- **Aim**
Reproduce, without any change, the span of lines from the opening of the records below to the line containing "its own weight.", inclusive.

- **Records shown**
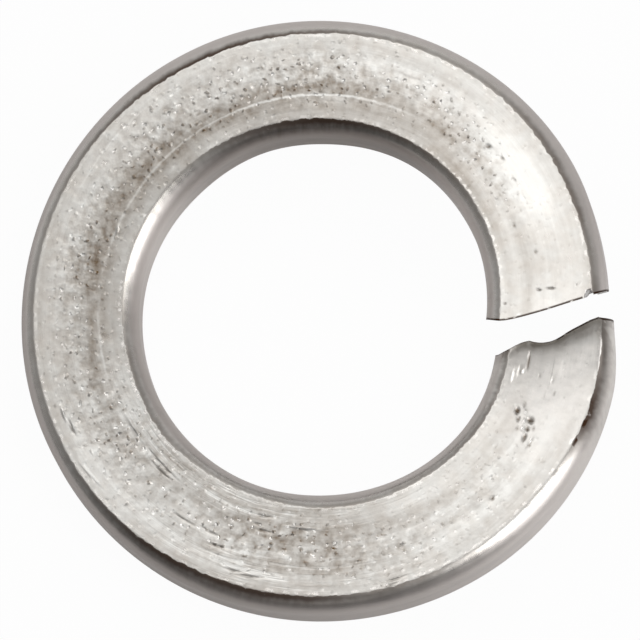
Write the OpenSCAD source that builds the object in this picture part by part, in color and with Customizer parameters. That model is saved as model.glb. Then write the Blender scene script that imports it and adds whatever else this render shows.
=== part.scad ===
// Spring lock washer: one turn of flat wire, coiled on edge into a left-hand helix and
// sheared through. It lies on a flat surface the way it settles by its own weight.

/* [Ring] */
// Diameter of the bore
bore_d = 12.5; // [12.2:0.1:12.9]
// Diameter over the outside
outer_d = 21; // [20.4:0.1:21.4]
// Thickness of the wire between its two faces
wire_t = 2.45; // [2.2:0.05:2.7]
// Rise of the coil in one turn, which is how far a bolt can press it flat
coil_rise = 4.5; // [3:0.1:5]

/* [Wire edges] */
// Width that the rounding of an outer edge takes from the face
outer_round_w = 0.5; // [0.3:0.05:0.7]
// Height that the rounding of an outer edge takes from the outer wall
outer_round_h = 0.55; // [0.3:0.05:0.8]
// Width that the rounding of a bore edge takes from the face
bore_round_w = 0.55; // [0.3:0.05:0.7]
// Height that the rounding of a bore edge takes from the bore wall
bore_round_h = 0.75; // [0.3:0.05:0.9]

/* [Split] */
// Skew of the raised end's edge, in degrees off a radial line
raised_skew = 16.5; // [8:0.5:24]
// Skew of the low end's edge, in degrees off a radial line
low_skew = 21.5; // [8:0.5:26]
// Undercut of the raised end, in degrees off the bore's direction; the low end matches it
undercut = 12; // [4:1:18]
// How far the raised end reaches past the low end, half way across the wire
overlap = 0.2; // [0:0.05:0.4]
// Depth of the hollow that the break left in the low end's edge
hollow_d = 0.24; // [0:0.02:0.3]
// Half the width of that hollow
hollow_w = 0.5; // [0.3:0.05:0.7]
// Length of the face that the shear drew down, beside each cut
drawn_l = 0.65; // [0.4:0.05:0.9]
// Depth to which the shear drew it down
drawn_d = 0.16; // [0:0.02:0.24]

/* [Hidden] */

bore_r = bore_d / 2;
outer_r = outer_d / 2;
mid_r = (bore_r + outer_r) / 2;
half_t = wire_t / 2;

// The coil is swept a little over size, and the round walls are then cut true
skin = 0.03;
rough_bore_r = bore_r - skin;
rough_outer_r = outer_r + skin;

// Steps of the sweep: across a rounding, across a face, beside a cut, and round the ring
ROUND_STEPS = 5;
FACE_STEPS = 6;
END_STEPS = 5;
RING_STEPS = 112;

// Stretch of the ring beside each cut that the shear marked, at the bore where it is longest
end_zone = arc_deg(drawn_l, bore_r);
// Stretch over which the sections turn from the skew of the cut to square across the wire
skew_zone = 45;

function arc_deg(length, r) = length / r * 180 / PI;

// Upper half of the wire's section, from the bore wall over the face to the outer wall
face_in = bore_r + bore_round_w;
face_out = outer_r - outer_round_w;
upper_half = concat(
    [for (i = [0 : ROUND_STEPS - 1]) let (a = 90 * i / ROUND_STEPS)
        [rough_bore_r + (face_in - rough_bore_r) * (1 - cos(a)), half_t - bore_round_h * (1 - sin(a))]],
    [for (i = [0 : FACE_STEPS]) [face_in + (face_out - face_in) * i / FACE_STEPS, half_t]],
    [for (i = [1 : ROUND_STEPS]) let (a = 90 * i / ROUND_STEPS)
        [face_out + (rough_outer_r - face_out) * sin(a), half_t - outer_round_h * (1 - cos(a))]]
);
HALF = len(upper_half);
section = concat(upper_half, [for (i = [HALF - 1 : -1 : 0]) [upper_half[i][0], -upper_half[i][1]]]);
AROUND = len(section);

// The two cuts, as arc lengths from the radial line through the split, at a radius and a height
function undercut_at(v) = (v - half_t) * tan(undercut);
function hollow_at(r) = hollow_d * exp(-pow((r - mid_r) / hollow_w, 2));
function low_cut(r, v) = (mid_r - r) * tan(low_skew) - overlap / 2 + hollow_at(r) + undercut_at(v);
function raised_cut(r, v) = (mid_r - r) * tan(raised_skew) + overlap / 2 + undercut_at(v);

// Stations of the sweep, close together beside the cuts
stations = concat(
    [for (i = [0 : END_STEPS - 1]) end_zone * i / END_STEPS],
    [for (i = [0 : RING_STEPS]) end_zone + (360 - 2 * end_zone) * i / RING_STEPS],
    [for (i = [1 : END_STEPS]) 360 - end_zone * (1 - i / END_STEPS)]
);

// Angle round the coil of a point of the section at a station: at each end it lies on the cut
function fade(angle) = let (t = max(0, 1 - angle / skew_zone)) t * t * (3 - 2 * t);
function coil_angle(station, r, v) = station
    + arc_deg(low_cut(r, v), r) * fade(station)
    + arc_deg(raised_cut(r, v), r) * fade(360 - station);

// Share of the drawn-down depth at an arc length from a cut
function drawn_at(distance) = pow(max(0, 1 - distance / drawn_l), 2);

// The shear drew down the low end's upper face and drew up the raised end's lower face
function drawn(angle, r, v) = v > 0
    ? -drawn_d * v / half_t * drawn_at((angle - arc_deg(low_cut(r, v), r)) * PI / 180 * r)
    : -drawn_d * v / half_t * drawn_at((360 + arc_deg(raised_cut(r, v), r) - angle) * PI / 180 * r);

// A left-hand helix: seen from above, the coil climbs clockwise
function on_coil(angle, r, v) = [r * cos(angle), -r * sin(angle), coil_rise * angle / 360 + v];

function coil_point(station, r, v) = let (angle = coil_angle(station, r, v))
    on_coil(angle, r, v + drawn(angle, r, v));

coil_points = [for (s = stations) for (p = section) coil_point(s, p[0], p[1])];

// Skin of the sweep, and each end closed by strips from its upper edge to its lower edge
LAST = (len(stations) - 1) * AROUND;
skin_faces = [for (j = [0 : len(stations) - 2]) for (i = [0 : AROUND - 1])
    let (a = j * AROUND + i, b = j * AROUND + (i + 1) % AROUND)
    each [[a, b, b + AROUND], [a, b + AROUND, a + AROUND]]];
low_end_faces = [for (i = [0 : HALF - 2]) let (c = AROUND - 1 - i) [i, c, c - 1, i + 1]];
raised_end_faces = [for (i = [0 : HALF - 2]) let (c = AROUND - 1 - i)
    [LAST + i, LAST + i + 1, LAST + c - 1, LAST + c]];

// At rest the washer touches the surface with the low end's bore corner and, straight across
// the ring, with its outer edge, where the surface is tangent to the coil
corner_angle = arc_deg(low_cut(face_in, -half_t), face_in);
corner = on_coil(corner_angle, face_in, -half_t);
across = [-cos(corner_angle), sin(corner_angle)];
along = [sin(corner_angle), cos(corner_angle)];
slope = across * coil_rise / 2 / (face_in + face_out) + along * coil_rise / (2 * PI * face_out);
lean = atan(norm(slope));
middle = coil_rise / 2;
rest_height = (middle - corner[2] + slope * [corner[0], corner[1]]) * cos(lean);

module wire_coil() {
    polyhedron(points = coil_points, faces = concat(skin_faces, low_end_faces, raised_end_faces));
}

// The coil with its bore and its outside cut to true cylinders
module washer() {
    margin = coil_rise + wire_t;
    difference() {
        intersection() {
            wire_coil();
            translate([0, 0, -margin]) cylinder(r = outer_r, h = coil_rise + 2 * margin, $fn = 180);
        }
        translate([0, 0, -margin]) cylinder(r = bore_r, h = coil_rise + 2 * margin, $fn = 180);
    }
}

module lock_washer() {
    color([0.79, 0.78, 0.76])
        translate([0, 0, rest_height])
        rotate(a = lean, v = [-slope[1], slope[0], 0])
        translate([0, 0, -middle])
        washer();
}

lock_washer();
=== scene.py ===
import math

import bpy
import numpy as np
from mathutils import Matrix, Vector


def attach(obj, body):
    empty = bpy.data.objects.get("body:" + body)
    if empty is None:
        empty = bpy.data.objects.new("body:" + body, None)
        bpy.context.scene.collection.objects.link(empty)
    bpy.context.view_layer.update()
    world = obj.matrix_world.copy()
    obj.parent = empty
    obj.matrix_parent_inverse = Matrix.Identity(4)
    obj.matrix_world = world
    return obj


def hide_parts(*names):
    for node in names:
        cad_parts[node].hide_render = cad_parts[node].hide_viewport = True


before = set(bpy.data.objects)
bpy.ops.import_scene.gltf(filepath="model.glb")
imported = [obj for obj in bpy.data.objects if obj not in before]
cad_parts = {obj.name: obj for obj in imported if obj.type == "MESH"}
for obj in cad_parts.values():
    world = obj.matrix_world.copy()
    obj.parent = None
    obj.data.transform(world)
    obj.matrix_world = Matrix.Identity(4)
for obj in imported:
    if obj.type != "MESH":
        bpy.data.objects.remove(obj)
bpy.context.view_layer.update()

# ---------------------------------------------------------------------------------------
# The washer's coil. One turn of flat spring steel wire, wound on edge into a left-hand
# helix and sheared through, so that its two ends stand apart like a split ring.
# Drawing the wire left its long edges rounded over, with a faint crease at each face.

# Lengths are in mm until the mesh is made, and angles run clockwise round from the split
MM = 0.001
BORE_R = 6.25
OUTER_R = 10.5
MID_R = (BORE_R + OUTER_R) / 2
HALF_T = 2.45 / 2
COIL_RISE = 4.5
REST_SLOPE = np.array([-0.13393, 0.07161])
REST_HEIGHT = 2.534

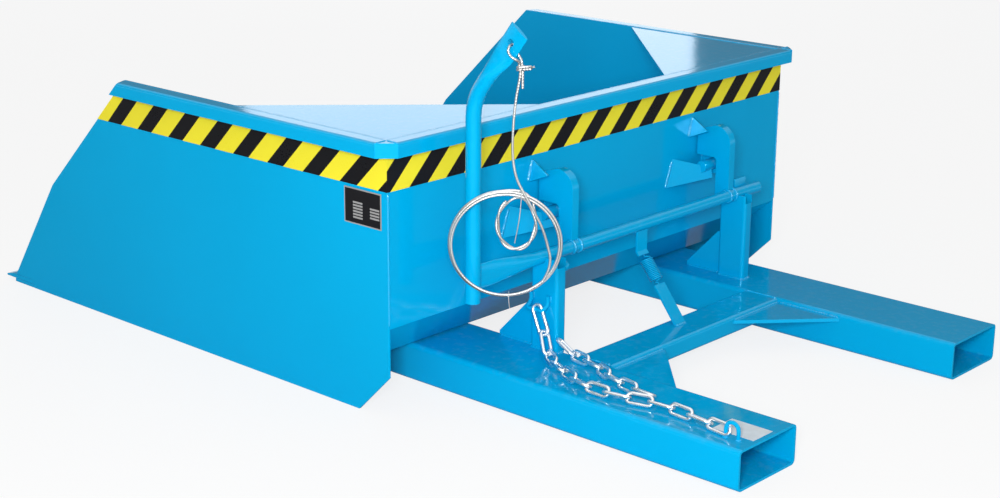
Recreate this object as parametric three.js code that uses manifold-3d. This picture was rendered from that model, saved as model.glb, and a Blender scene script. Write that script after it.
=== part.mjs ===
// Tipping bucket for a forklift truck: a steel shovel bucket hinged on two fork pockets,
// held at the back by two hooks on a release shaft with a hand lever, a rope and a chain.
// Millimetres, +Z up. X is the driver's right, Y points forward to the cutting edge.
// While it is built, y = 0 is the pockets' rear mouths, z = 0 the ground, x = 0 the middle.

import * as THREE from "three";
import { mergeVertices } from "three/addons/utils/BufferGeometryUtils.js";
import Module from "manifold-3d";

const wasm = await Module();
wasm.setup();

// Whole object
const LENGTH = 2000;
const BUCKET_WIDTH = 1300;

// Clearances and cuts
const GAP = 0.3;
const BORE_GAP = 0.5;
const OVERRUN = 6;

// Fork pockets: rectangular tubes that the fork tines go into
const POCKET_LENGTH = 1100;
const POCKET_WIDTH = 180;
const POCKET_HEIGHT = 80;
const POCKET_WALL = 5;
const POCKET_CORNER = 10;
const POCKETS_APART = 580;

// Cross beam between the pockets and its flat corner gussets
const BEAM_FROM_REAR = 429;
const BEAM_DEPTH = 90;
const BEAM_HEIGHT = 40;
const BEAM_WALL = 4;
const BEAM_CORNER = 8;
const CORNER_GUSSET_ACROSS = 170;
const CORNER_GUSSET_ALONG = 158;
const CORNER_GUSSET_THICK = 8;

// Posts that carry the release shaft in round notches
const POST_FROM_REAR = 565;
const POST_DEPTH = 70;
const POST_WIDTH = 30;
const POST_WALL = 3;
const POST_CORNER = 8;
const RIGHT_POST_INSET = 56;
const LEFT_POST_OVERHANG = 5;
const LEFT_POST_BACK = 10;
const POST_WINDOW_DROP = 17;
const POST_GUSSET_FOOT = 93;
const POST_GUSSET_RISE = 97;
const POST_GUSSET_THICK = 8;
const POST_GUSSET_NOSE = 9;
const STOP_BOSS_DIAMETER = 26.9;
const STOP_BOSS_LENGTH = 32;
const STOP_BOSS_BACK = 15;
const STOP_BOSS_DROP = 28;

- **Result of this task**
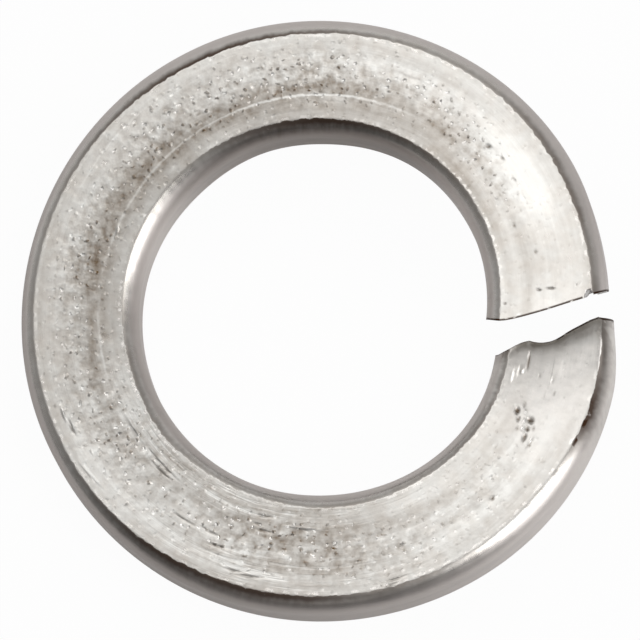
Write the OpenSCAD source that builds the object in this picture part by part, in color and with Customizer parameters. That model is saved as model.glb. Then write the Blender scene script that imports it and adds whatever else this render shows.
=== part.scad ===
// Spring lock washer: one turn of flat wire, coiled on edge into a left-hand helix and
// sheared through. It lies on a flat surface the way it settles by its own weight.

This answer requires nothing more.